Çağdaş Gazeteciler Derneği Genel Başkanı Can Güleryüzlü ise “Halk adına kamu otoritelerini denetleme görevini üstlenen; Anayasa hükmü uyarınca haber alma hakkı çerçevesinde faaliyet yürüten ve bu bağlamda kamusal niteliği olan gazeteciliği; kişisel zenginleşme, ötesinde mesleki konum kullanılarak kuryelik, şantaj yapma düzeyine düşüren kişilere gazeteci, meslektaş demek mümkün değildir” dedi.

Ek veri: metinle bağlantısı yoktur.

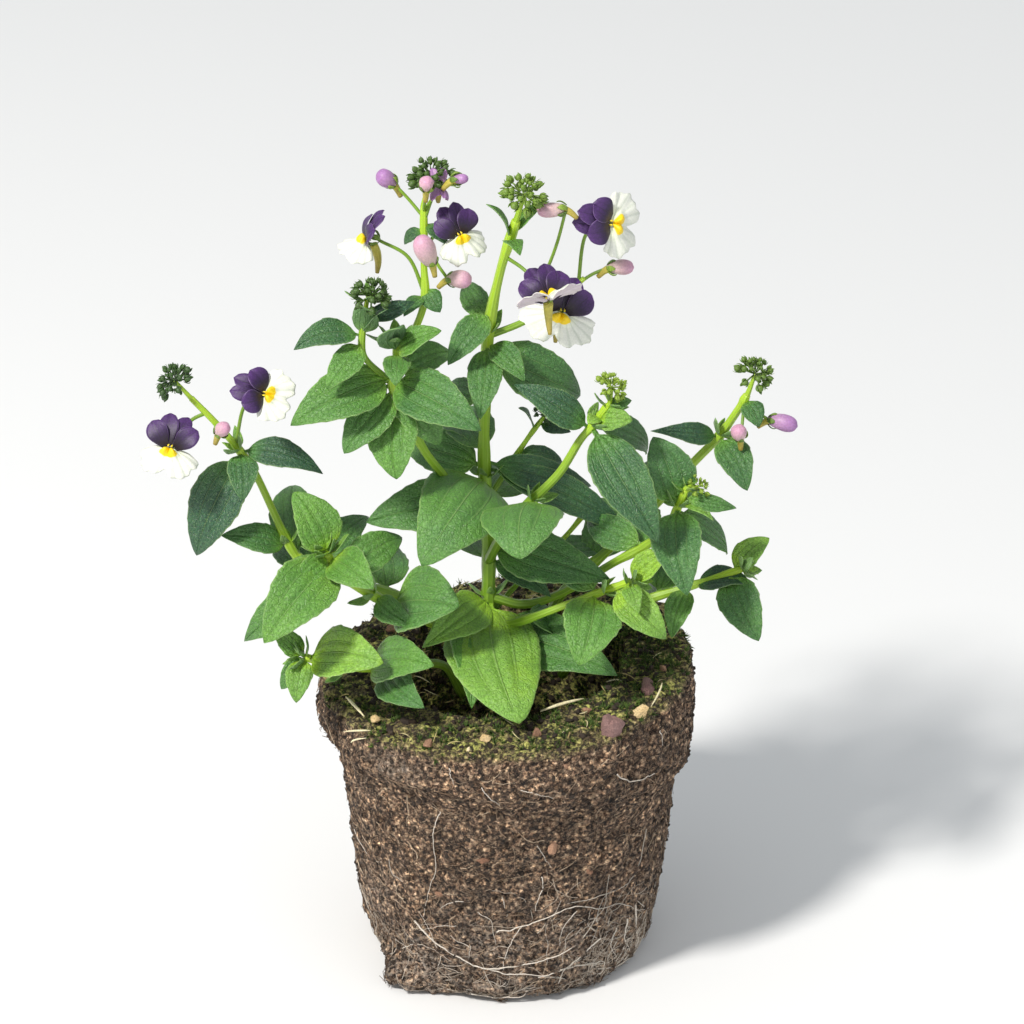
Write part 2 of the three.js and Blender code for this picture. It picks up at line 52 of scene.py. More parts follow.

“Ne zaman ki holding sahipleri basın iş koluna, basın iş kolundaki işverenler de başka sektörlere girmeye başladı, bugünlerin tohumları ekildi” diyen Güleryüzlü, şu ifadeleri kullandı: “Kamuoyuna yansıyan kirli ilişkileri; basın özgürlüğünün, dolayısıyla halkın gerçekleri öğrenme hakkının üzerine çekilen karanlık örtünün kaldırılmasına vesile edip paspasın altına süpürülen tüm pisliklerin konuşulması için fırsata çevirmeliyiz. Bu amaçla halkın haber alma hakkı için gazetecilik yapan herkes, ortaya saçılan bu kirli ilişkileri sadece yargının konusu olarak görmeyip emeğini, mesleki değerleri savunmak yolunda hesap sorucu konuma geçmesi gerekmektedir.”

 

 

MEDYANIN EN KİRLİ DÖNEMİ

 

 

Yaşananlara ilişkin Basın Konseyi de ‘Türkiye’de temiz eller hareketi acilen başlatılmalı’ başlıklı bir açıklama yayımladı. “Medyamız hiç bu kadar kirlenmemişti” denilen açıklamada, şunlara dikkat çekildi: “Gazeteci halk adına görev yapar, kamunun haklarının bekçisi ve gerçekleri ortaya çıkarmakla yükümlüdür. Gazeteci aç kalır, kalemini onurunu satmaz”

 

Beyaz TV sunucusu da o otelden çıktı

Osman Gökçek’in sahibi olduğu Beyaz TV’de sunuculuk yapan Tahir Sarıkaya’nın firari Sezgin Baran Korkmaz’ın otelinde konakladığı sırada çekildiği fotoğraflar ortaya çıktı. Sarıkaya, daha önce Peker’in doğum gününü övgü dolu sözlerle kutlamıştı. Yaptığı yayında intihar eden vatandaşları kumar oynamakla suçlayan Sarıkaya, Erdoğan’ı savunmuştu.